SET EXERCISE
What follows is a listing; give it again exactly, in its entirety.

STORED DATA
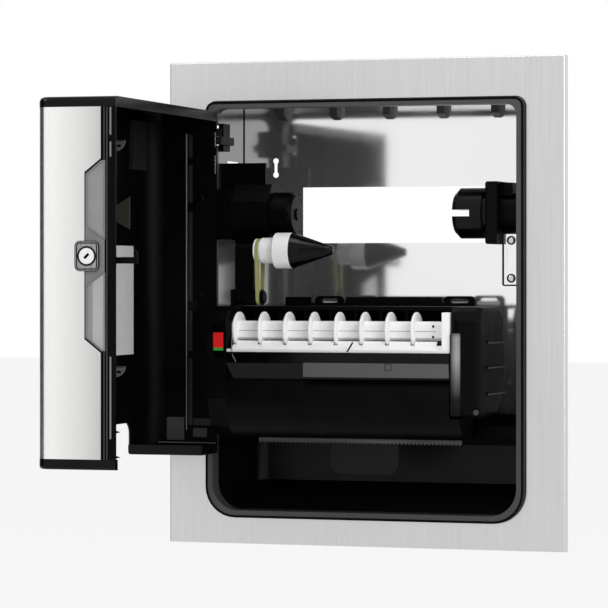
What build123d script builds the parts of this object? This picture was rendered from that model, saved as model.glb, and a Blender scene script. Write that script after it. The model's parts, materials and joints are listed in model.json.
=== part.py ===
from build123d import *
import os
from math import asin, atan, cos, degrees, pi, radians, sin, sqrt, tan

# Recessed roll towel dispenser, photographed with its door swung open.
# Built in plate coordinates: X right along the trim plate, Y into the wall
# from the plate's front face, Z up from the plate's bottom edge. Millimetres.
# send_out() moves each piece to the row frame, whose origin is the centre of
# the rear screw pattern on the back panel's rear face.

# Trim frame and recess
OPENING_WIDTH = 336.0
OPENING_HEIGHT = 422.9
OPENING_BOTTOM = 26.6
SIDE_MARGIN = 39.0
TOP_MARGIN = 39.5
SHEET = 1.2
TRIM_RETURN = 12.0
TRIM_BEND = 1.5
TOP_RADIUS = 11.0
BOTTOM_RADIUS = 33.0
RECESS_DEPTH = 118.0
CEILING_DROP = 4.5
BEZEL_GAP = 2.0
BEZEL_WIDTH = 7.0
BEZEL_PROUD = 5.5
BEZEL_FLANGE = 8.0
BEZEL_FLANGE_THICK = 2.0
BEZEL_SKIRT = 10.0
FIT_GAP = 0.3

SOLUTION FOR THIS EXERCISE
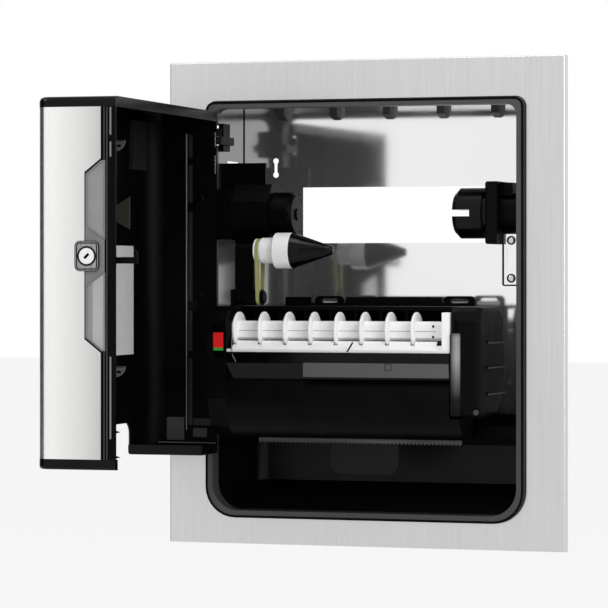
What build123d script builds the parts of this object? This picture was rendered from that model, saved as model.glb, and a Blender scene script. Write that script after it. The model's parts, materials and joints are listed in model.json.
=== part.py ===
from build123d import *
import os
from math import asin, atan, cos, degrees, pi, radians, sin, sqrt, tan

# Recessed roll towel dispenser, photographed with its door swung open.
# Built in plate coordinates: X right along the trim plate, Y into the wall
# from the plate's front face, Z up from the plate's bottom edge. Millimetres.
# send_out() moves each piece to the row frame, whose origin is the centre of
# the rear screw pattern on the back panel's rear face.

# Trim frame and recess
OPENING_WIDTH = 336.0
OPENING_HEIGHT = 422.9
OPENING_BOTTOM = 26.6
SIDE_MARGIN = 39.0
TOP_MARGIN = 39.5
SHEET = 1.2
TRIM_RETURN = 12.0
TRIM_BEND = 1.5
TOP_RADIUS = 11.0
BOTTOM_RADIUS = 33.0
RECESS_DEPTH = 118.0
CEILING_DROP = 4.5
BEZEL_GAP = 2.0
BEZEL_WIDTH = 7.0
BEZEL_PROUD = 5.5
BEZEL_FLANGE = 8.0
BEZEL_FLANGE_THICK = 2.0
BEZEL_SKIRT = 10.0
FIT_GAP = 0.3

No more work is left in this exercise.